### Supplied data
[Start]

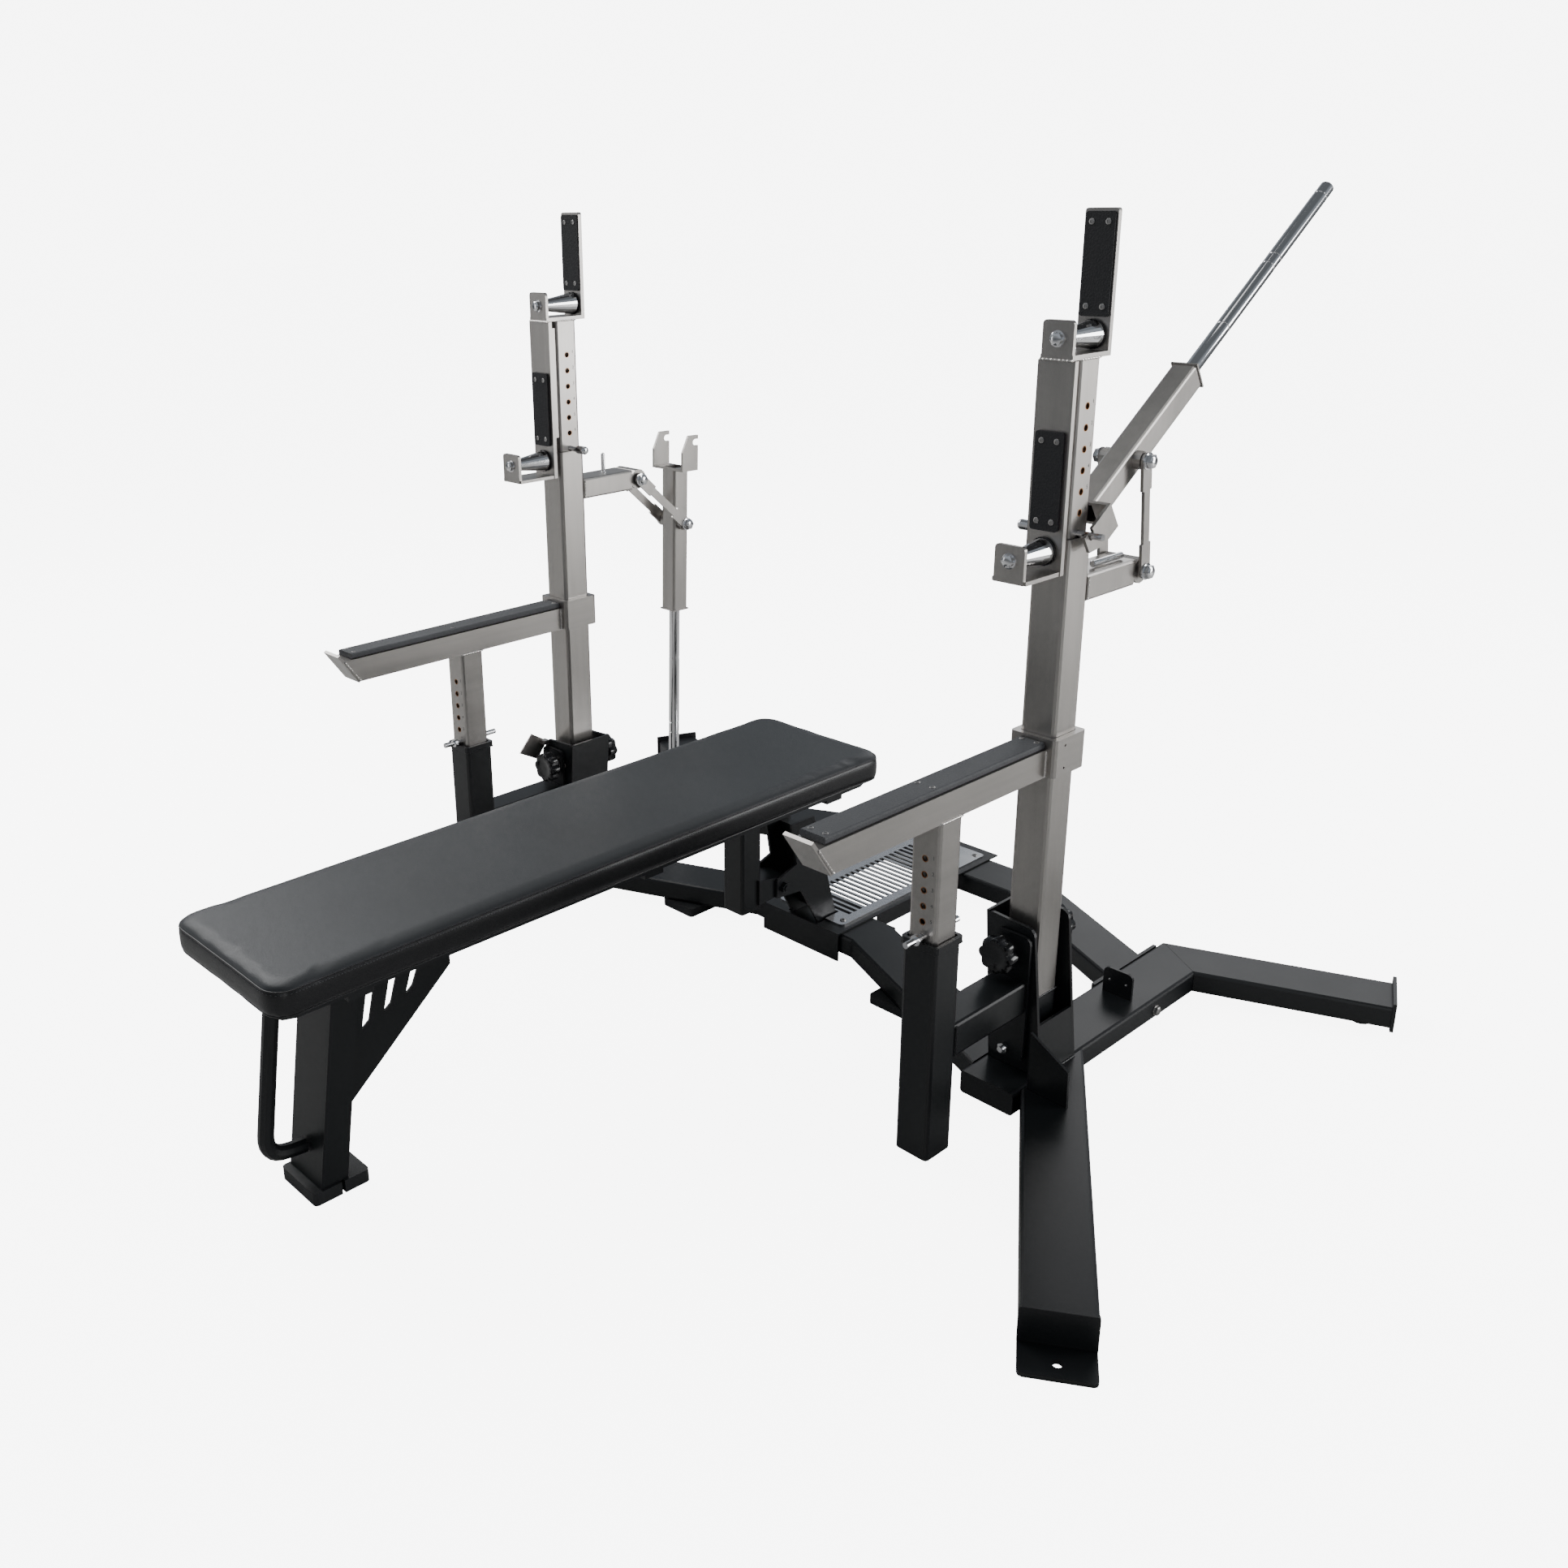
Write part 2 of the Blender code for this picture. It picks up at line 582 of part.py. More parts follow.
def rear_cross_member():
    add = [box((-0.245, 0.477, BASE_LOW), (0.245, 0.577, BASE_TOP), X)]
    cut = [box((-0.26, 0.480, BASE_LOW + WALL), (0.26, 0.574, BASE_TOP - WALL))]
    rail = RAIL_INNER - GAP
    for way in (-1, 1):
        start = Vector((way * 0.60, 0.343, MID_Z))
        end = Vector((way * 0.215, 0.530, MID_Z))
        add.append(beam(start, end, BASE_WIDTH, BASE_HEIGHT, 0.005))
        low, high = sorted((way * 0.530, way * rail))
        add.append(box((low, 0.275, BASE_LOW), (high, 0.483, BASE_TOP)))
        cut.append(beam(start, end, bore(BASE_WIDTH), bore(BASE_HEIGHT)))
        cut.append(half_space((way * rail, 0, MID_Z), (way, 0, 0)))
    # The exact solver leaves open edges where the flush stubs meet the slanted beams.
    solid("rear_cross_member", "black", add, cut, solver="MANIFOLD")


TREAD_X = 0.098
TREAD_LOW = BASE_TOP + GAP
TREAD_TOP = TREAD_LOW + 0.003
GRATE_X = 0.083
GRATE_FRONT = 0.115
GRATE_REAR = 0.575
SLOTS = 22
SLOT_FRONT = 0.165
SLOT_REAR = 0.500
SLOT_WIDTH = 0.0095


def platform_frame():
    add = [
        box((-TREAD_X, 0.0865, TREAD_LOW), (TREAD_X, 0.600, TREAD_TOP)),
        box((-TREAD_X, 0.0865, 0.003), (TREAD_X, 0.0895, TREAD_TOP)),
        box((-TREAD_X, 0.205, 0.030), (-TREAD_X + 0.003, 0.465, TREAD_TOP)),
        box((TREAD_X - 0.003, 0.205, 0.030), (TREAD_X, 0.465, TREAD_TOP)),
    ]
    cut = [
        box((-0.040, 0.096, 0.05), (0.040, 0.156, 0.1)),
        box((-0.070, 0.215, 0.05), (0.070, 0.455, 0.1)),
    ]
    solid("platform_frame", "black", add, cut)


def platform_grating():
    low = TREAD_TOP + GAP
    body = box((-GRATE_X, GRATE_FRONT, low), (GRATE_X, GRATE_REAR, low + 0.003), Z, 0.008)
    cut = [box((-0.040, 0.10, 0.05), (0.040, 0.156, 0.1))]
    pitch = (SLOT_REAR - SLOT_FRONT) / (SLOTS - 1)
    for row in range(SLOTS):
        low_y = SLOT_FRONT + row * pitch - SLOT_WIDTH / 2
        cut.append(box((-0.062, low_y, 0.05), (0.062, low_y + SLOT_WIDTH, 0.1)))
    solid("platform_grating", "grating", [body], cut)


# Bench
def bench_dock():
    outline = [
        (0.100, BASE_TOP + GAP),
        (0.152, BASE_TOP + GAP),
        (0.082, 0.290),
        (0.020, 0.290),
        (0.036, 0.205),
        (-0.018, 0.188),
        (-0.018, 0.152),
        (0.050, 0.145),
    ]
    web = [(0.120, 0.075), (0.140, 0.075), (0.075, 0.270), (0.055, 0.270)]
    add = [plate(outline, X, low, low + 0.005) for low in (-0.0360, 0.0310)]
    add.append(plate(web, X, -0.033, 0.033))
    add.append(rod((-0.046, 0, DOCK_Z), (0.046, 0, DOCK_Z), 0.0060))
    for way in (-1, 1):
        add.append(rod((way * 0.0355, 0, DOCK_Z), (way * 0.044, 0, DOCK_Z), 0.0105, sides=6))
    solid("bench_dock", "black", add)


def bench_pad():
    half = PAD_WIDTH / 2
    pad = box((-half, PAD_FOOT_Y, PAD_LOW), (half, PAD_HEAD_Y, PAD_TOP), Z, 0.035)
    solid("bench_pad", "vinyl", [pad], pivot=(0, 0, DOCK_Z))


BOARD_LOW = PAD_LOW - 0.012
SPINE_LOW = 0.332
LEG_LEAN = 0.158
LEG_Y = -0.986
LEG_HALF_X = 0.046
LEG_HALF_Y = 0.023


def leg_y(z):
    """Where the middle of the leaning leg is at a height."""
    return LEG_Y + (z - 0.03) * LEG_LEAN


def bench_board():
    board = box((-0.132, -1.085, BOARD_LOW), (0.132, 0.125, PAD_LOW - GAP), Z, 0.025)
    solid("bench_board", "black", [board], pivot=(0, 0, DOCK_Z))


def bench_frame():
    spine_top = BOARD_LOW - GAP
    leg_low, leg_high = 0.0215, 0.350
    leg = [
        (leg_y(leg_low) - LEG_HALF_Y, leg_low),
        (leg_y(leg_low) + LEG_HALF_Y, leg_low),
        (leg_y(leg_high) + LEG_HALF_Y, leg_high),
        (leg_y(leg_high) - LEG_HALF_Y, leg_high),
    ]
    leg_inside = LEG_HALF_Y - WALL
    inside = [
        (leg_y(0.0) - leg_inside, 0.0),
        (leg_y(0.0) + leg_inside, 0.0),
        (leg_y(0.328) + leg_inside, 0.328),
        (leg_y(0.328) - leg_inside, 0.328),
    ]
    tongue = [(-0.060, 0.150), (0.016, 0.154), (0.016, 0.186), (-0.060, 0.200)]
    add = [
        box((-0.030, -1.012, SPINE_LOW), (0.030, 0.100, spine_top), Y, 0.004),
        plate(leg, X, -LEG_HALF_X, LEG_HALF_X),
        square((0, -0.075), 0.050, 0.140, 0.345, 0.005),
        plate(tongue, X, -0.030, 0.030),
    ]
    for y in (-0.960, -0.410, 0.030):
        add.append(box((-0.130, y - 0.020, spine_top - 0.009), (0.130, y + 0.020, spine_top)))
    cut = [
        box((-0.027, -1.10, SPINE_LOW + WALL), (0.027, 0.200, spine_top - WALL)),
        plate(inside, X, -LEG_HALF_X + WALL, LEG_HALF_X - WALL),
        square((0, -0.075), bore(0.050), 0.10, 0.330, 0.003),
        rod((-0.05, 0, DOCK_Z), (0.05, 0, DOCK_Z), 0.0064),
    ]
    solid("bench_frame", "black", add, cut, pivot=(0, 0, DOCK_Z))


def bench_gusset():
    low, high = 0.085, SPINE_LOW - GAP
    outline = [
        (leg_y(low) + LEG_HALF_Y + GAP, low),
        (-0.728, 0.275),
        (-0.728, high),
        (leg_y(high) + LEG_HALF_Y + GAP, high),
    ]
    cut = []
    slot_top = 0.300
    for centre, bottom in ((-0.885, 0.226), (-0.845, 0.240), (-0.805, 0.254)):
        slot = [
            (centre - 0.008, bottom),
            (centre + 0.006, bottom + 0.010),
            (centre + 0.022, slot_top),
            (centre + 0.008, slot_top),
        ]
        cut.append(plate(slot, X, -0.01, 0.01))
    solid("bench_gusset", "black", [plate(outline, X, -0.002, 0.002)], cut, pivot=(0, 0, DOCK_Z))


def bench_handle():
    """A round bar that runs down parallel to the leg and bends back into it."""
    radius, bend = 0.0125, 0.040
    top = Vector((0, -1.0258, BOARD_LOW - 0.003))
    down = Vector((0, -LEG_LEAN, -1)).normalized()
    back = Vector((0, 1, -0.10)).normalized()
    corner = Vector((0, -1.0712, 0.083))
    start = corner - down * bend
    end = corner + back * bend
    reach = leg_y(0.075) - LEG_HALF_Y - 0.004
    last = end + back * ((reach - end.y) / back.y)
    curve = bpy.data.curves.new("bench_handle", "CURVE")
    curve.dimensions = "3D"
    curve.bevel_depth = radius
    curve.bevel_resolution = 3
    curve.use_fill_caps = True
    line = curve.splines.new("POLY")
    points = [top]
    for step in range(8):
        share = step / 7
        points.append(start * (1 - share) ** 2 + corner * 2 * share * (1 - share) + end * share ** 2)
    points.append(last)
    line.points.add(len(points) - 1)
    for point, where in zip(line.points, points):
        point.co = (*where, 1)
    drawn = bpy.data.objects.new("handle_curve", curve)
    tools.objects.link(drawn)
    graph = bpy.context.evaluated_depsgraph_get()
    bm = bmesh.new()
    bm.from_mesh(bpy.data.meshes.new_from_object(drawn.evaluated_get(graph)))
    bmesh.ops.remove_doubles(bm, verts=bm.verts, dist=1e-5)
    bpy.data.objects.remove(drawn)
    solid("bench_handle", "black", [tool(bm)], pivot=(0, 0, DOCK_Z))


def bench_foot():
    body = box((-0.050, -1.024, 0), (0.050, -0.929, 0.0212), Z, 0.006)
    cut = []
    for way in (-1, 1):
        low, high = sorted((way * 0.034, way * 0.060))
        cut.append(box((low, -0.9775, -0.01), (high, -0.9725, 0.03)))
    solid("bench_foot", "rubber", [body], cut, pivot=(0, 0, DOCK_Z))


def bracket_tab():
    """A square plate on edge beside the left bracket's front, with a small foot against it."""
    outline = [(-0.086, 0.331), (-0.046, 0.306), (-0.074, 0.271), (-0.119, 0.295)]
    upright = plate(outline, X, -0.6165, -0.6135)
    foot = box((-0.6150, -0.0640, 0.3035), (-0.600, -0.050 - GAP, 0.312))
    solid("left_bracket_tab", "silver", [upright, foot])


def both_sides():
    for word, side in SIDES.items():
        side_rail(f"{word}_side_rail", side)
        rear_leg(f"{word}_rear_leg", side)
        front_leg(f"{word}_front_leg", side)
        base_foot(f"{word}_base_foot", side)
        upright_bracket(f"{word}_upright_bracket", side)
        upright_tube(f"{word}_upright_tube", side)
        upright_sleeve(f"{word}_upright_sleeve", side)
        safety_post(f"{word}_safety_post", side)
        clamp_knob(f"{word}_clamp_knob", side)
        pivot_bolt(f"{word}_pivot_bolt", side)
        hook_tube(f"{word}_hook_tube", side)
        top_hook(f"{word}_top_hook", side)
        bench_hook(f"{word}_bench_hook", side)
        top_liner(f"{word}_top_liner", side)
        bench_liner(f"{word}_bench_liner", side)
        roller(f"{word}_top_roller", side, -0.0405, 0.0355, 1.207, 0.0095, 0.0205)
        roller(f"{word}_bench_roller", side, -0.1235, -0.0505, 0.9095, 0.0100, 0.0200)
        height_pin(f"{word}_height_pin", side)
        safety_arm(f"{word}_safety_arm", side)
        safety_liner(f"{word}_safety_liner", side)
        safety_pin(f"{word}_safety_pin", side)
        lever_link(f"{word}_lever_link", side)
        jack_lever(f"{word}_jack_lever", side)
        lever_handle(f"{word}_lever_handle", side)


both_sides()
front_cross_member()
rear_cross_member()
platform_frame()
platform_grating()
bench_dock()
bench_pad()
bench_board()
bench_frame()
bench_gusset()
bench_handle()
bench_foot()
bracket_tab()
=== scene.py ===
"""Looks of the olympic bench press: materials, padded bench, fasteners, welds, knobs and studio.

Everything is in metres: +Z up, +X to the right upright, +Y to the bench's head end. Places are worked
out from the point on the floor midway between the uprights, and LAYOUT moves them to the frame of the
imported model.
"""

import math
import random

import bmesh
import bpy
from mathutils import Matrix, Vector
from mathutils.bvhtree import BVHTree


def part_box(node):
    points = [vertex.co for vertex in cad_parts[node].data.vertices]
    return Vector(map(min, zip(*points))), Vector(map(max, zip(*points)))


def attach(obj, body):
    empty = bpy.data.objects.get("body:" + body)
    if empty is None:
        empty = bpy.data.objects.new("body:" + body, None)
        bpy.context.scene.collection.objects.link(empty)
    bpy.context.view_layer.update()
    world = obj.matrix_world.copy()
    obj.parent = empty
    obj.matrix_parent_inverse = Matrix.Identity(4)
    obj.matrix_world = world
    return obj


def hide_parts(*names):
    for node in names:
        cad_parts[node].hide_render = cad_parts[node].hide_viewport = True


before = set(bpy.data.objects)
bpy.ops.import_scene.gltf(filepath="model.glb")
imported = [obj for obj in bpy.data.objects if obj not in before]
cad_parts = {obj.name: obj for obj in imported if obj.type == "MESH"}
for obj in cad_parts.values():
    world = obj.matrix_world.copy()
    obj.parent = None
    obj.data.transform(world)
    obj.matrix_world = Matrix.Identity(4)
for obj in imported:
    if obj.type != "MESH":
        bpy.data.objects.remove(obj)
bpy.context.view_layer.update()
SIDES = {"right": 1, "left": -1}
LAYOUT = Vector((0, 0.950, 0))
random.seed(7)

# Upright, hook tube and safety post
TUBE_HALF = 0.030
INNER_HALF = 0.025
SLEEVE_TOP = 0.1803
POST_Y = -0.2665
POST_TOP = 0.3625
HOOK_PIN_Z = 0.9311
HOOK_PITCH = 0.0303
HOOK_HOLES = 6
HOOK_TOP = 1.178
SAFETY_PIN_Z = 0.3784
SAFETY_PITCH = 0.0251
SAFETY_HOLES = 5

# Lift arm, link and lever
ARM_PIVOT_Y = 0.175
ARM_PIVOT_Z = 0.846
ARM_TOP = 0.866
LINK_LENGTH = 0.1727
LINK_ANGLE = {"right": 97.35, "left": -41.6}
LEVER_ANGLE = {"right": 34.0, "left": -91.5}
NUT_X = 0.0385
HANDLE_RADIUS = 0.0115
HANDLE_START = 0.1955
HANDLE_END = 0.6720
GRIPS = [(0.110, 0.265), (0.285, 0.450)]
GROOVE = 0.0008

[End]

### What this task involves
Find the word "model" in the data and copy out each line where it turns up.

### Written reply
imported model.
bpy.ops.import_scene.gltf(filepath="model.glb")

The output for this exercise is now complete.